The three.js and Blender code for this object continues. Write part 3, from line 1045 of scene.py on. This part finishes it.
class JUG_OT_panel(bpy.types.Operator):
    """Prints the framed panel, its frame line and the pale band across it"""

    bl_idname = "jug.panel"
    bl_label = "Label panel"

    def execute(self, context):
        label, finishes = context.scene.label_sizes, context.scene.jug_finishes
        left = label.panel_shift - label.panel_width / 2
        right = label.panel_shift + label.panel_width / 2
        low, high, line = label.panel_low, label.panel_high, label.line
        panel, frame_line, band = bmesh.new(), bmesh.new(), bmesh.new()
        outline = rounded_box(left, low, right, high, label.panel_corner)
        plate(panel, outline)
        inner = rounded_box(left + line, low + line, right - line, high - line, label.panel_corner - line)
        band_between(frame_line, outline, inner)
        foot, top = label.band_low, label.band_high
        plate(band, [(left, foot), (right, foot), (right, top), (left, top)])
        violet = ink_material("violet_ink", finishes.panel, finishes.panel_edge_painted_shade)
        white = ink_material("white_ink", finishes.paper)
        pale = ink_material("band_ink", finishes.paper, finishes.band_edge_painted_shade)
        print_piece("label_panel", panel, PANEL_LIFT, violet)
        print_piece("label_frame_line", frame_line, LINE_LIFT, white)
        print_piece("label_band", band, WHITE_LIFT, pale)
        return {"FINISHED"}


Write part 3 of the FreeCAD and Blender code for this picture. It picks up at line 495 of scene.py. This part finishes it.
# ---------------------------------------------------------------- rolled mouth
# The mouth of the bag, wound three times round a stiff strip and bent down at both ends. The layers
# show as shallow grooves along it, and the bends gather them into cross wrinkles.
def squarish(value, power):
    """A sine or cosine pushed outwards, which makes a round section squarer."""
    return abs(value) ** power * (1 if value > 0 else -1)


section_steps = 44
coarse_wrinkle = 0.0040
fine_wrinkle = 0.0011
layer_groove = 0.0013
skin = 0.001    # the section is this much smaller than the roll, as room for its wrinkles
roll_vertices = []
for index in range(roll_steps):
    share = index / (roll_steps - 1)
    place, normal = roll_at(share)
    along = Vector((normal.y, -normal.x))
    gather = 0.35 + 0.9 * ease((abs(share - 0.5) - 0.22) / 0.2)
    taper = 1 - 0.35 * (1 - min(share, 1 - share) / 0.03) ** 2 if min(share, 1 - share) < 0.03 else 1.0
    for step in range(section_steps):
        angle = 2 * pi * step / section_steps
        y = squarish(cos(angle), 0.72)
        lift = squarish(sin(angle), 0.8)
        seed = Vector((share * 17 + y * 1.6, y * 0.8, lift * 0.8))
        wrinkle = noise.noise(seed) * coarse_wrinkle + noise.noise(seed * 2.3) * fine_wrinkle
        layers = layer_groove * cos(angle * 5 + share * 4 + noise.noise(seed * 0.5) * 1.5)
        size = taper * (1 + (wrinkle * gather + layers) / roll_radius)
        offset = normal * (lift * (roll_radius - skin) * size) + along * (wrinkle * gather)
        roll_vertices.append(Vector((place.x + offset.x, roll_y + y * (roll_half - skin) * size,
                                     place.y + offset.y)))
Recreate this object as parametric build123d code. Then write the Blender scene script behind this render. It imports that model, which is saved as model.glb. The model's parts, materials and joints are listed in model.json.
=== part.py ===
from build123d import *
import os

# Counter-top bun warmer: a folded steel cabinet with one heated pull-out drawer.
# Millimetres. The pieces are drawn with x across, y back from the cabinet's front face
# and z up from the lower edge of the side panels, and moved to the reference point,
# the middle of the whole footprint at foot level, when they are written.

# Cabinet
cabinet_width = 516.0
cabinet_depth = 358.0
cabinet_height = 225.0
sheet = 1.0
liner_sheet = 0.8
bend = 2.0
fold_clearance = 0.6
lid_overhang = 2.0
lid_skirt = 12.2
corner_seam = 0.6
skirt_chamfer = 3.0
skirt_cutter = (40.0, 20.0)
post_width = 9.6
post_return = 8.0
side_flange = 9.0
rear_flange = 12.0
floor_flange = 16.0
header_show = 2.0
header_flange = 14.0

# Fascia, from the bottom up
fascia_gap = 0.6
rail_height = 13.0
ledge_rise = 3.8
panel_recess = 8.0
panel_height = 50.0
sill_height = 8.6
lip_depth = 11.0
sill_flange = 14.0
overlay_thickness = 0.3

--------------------

Do this
From the line containing "Recreate this object" down to the last line, reproduce the records exactly. Include both ends.

Solution for this exercise
Recreate this object as parametric build123d code. Then write the Blender scene script behind this render. It imports that model, which is saved as model.glb. The model's parts, materials and joints are listed in model.json.
=== part.py ===
from build123d import *
import os

# Counter-top bun warmer: a folded steel cabinet with one heated pull-out drawer.
# Millimetres. The pieces are drawn with x across, y back from the cabinet's front face
# and z up from the lower edge of the side panels, and moved to the reference point,
# the middle of the whole footprint at foot level, when they are written.

# Cabinet
cabinet_width = 516.0
cabinet_depth = 358.0
cabinet_height = 225.0
sheet = 1.0
liner_sheet = 0.8
bend = 2.0
fold_clearance = 0.6
lid_overhang = 2.0
lid_skirt = 12.2
corner_seam = 0.6
skirt_chamfer = 3.0
skirt_cutter = (40.0, 20.0)
post_width = 9.6
post_return = 8.0
side_flange = 9.0
rear_flange = 12.0
floor_flange = 16.0
header_show = 2.0
header_flange = 14.0

# Fascia, from the bottom up
fascia_gap = 0.6
rail_height = 13.0
ledge_rise = 3.8
panel_recess = 8.0
panel_height = 50.0
sill_height = 8.6
lip_depth = 11.0
sill_flange = 14.0
overlay_thickness = 0.3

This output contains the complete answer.